If you’re unconvinced and still reading… well, here’s where it gets tricky. Because central to the experience of TICKLED is watching its twists and turns unfold. You won’t even believe how weird this thing gets, and many of the film’s best moments are tuned precisely to the shock and thrill of that escalation. To review it properly risks spoiling it. Spoiling it risks ruining it.

I’ll provide an overview. New Zealand journalist David Farrier (see Kool Kat of the Week interview here) is the kind of guy who trafficks in weirdness. Known in his home country as an entertainment reporter and personality, Farrier is the guy you send in to the field to witness the weird and off-kilter. His territory is the human interest story, the kind of thing that would show up at the tail end of a news broadcast to give you a light laugh and send you on your way. Need a guy to do a sit-down with GWAR? Farrier’s your man. In his quest for the odd, Farrier stumbled upon something he’d never seen before—a competitive endurance tickling league. Videos produced by an entity called Jane O’Brien Media lurked on YouTube, depicting young men in athletic gear tickling one another for sport. Farrier laughed, and sent out an email asking for an interview and a profile.

That’s when all hell breaks loose.

The film chronicles Farrier’s surprise as he becomes the target of seemingly crass, homophobic emails attempting to prevent him from writing his small article. Sensing a larger story, Farrier begins a collaboration with filmmaker Dylan Reeve, a partnership that takes them to some weird corners of the internet, across the Pacific to the United States, and into a web of harassment and hate that spans decades. At one point, the film shows Farrier engaged in an actual car chase.

Let me repeat that. From tickling videos to a car chase on American streets.

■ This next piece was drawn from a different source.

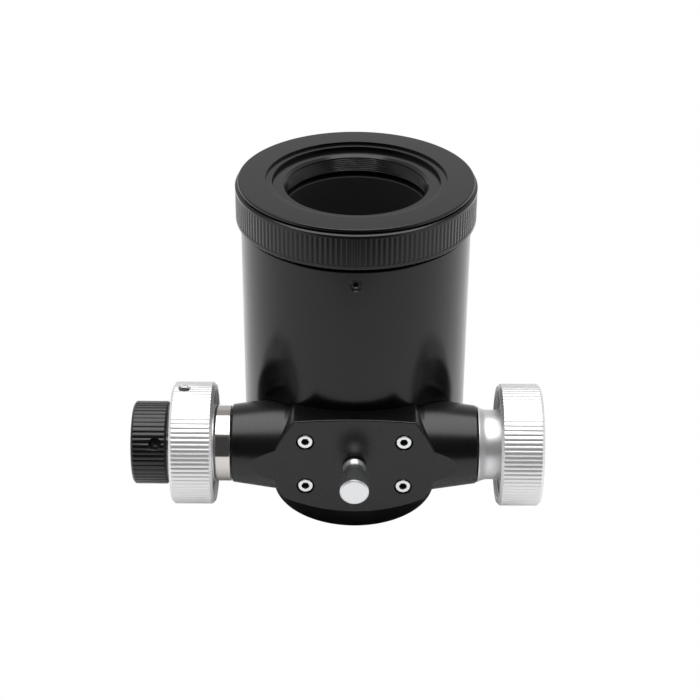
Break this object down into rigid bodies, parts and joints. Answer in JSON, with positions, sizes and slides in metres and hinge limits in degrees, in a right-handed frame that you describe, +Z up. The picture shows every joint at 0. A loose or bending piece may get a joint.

This movie is unbelievable.

Tickled VideosTICKLED is a slick, well-produced documentation of Farrier’s investigation that takes great pains to provide the context the story needs to avoid feeling like a hit job. Farrier takes time to meet with innocent tickling enthusiasts who demonstrate the innocent, victimless nature of their fetish that contrasts wildly with what’s going on in the YouTube videos, making it clear that this is not an attempt to shame a subculture, but rather a document aimed at defending it. The bad behavior on display in TICKLED is very bad indeed, stretching way beyond the studios where the videos are made and into a world that intersects at poverty and privacy, at benevolence and exploitation.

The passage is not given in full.